As always, both sides have their arguments; an honest observer would admit the trajectory of gold over the short – and intermediate – term is anyone’s guess.
What about gold’s appeal as a long-term investment? Does it deserve its reputation as a hedge against inflation, a safe haven in times of trouble?
The safe-haven thesis is overstated, according to Campbell Harvey and Claude Erb. They looked at the monthly returns of equities and gold over the 1975-2012 period and found that on almost half the occasions where stocks declined, gold also declined in value. The same point was made in a Barclays note last week: there is an assumption that gold does well when equities tumble but gold’s “historical record over the long run is far from perfect on this count”.
A store of wealth?
Gold’s reputation as a classic store of wealth partly stems from research conducted in 1977 by Prof Roy Jastram. Using UK data that went all the way back to 1560 and US data that stretched back to 1800, Jastram showed gold did indeed hold its purchasing power over the centuries.
In Germany, too, gold held its purchasing power throughout the 20th century, when other assets were decimated by hyperinflation and political and economic collapse.

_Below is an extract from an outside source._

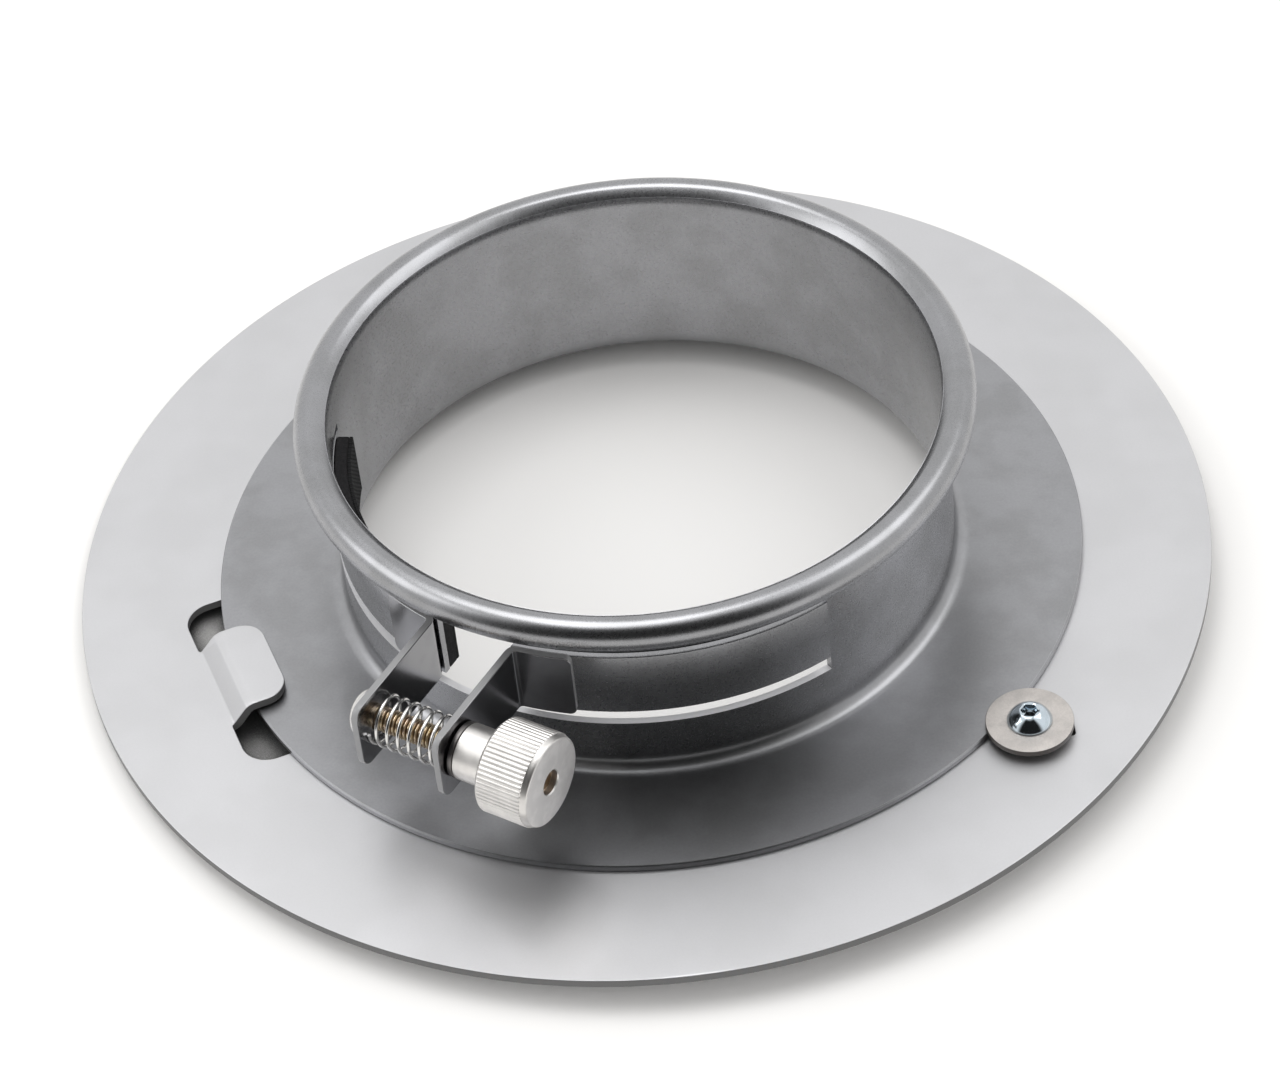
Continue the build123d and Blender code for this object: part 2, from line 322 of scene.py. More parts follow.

However, Jastram also showed that while gold was a good inflation hedge over a century or longer, it was a poor inflation hedge over shorter timespans.
“Patience is surely an important trait in investing”, to quote the aforementioned Barclays note, “however, this may be stretching it”.
Gold’s record in recent decades is telling in this regard. It has (just) beaten inflation over the last 40 years, even if equity and bond returns were much superior. Huge returns were seen in the 1970s, soaring from about $40 in 1971 to $850 in 1980. However, gold went on to lose 70 per cent of its value over the following 20 years, and did not surpass its 1980 peak until 2008 – a 28-year wait. Adjusted for inflation, gold has yet to reclaim 1980 levels.
While the data indicates gold’s reputation as a safe haven and an inflation hedge is overstated, that doesn’t mean it has no place in investors’ portfolios.
Many investors will argue gold offers obvious diversification benefits. For example, Bridgewater’s Ray Dalio, one of the most successful hedge fund managers of all time, once said there is “no sensible reason” not to own gold, “other than you don’t know history and you don’t know the economics of it”.
Dalio’s famous All-Weather Fund is based on the idea that investors should prepare for all eventualities so that their portfolio can survive an event that might be catastrophic for any one portfolio component.
Nevertheless, although Dalio’s above-mentioned words are often cited by gold bugs, his All-Weather Fund is dominated by stocks and bonds, with gold accounting for an asset allocation of 7.5 per cent.
Barclays suggests a lower allocation again, “no more than low single digits in percentage terms” as a proportion of portfolios. “Calls to hold significantly more, no matter how honeyed the voices, should be strongly resisted.”